While Apple and Google are actually stepping-up their use of encryption, Barfield writes that FBI directory James Comey’s is demanding neutered encryption. Barfield repeats Assistant FBI director Michael Steinbach’s unproven assertion that terrorist groups are “going dark” with all this great, new encryption.

First of all, some facts.

Terrorist groups did not suddenly discover encryption after Edward Snowden spilled the beans on blanket surveillance of U.S. citizens. Long before ISIS, Al Qaeda often used couriers instead of cell phones and internet chatter. When Osama bin Laden was finally discovered, he was totally off the grid, as had been his practice for over a decade.

Jihadists understand technology – and its weaknesses – quite well.

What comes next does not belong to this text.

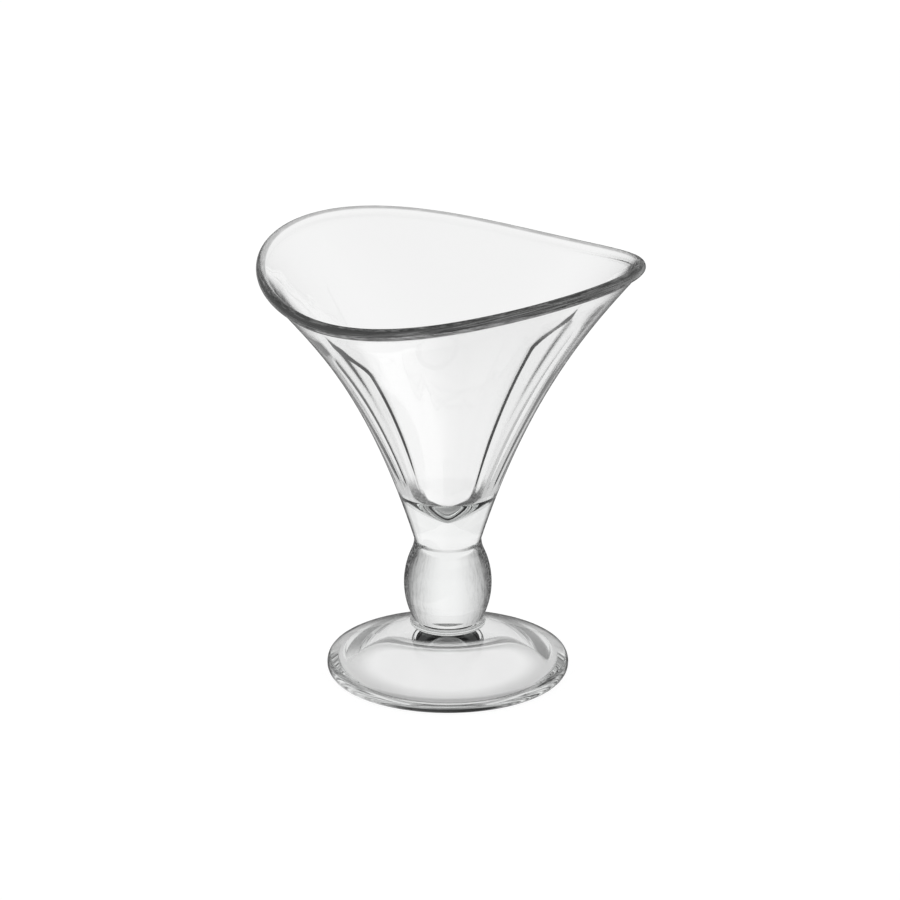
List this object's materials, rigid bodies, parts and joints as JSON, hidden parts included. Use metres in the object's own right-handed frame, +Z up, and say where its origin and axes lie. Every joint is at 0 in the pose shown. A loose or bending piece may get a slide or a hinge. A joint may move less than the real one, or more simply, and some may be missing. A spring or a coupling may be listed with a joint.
{
  "type": "dessert glass",
  "caption": "Footed dessert glass of clear pressed glass: flared bowl with a waved beaded rim, solid barrel knop with a ring below, and a domed foot that is hollow underneath.",
  "frame": {"origin": "on the axis of foot and stem, in the plane that the foot's flat ring stands on", "axes": "+Z up along the axis of foot and stem; +X towards the higher of the two raised lips of the rim, so the rim dips at +Y and -Y"},
  "size_m": [0.1305, 0.1201, 0.1488],
  "materials": {
    "glass": "clear, fire polished"
  },
  "bodies": {
    "root": {"glass": "glass"}
  },
  "joints": []
}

9/11 mastermind Mohamed Atta was an architectural engineer. Khalid Sheikh Mohamed had a degree in mechanical engineering. Two of the three founders of Lashkar-e-Taibi, the group behind the Mumbai attacks, were professors at the University of Engineering and Technology in Lahore. Two thirds of the 25 9/11 hijackers were engineers.

One study by sociologists Diego Gambetta and Steffen Hertog in the UK, which looked at 400 jihadists, found that an astounding sixty percent of Western-born jihadists have engineering backgrounds.

If you can build a bridge or fly a jet into the Pentagon, using encryption is a piece of cake.

Flashpoint Partners, an intelligence firm concentrating on Middle East terrorism, reported recently that “there is very little open source information […] that Snowden’s leaks served as the impetus for the development of more secure digital communications and/or encryption by Al-Qaida.”

In fact, jihadists were developing their own encryption software almost a decade ago – long before Snowden’s revelations in 2013.

“Asrar al-Mujahideen,” a PGP-like program launched in 2007, uses both public and private keys to securely send files and messages.

An October 2010 article in Al-Qaida in the Arabian Peninsula”s (AQAP) English language magazine”Inspire” cautioned readers to use encryption.

And on February 7, 2013, right before the Snowden story broke, a new encryption tool, “Asrar al-Dardashah,” was developed, which allowed secure communications to be sent over Google Chat, Yahoo and other messaging services.

But aside from spy agency fear-mongering and lies there is a better reason to reject back-doors in OUR computer products.

The recent Chinese attack on US government computers, which compromised four million federal employees’ personal information, is precisely why weakened security should NOT be baked into the security cake. If a sophisticated and determined nation-state can attack computer security, why design it with vulnerabilities?